Streamlining processes, facilitating regulatory frameworks, and providing adequate support will accelerate the transition to renewable energy sources and enable a sustainable future.
The urgency to act underscores the importance of prioritising and expediting the necessary groundwork to fully embrace renewable energy.
In contrast to Sri Lanka’s challenges, the state of Telangana has implemented a highly-attractive business framework for foreign investors. A notable example is Apple’s partnership with Foxconn, where they invested $500 million in Telangana, leading to the creation of 25,000 direct jobs.
Telangana’s government introduced the TS-iPASS (TelanganaState Industrial Project Approval and Self Certification System) Act, which simplifies the approval process for entrepreneurs. Under this Act, approvals are granted at a single-point within specified time limits, based on self-certification provided by the entrepreneurs.

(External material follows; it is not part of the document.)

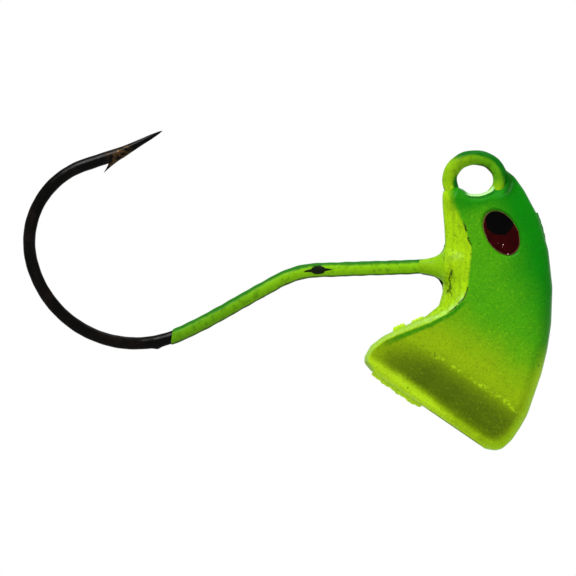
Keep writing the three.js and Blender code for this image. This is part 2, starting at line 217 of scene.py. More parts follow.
# %% Tools for finishes
class Finish:
    """A material under construction."""

    def __init__(self, name):
        self.material = bpy.data.materials.new(name)
        self.material.use_nodes = True
        self.tree = self.material.node_tree
        self.shader = self.tree.nodes["Principled BSDF"]
        place = self.tree.nodes.new("ShaderNodeTexCoord")
        self.mm = self.vector("MULTIPLY", place.outputs["Object"], (1 / MM, 1 / MM, 1 / MM))

    def put(self, socket, value):
        """Links a socket, or sets a plain value."""
        if isinstance(value, bpy.types.NodeSocket):
            self.tree.links.new(value, socket)
        else:
            socket.default_value = value

    def look(self, **settings):
        """Sets the shader's inputs; an underscore in a name stands for a space."""
        for name, value in settings.items():
            self.put(self.shader.inputs[name.replace("_", " ")], value)
        return self.material

    def math(self, operation, first, second=0.0):
        """One sum on two numbers."""
        node = self.tree.nodes.new("ShaderNodeMath")
        node.operation = operation
        self.put(node.inputs[0], first)
        self.put(node.inputs[1], second)
        return node.outputs[0]

    def vector(self, operation, first, second):
        """One sum on two vectors."""
        node = self.tree.nodes.new("ShaderNodeVectorMath")
        node.operation = operation
        self.put(node.inputs[0], first)
        self.put(node.inputs[1], second)
        return node.outputs[0]

    def axis(self, letter):
        """The X, Y or Z place in mm."""
        node = self.tree.nodes.new("ShaderNodeSeparateXYZ")
        self.put(node.inputs[0], self.mm)
        return node.outputs[letter]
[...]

Telangana, with its population of 38.08 million, has emerged as a shining example of successfully attracting and boosting businesses from around the world. The state has achieved milestones in the food processing industry, with over 40,000 food processing units valued at an estimated $32.75 billion.
Moreover, Telangana has established four major food parks worth $67.37 million and implemented seven integrated cold chain projects worth $28.48 million. This impressive growth can be attributed to significant investments made by major multinational companies in Telangana’s food processing sector.
Companies such as Coca-Cola, Hatsun Agro Products, Plant Lipids, and ITC Limited have chosen to invest in this industry within the state. These investments are a testament to the favorable business environment, infrastructure, and government support provided by Telangana.
Any further delays in finalising the PPA will not only burden the Sri Lankan population with additional energy costs, but also set a negative precedent for international investors. Sri Lanka must expedite its plans to attract investors, considering that the civil war ended back in 2009, and the time frame for progress has been quite extensive.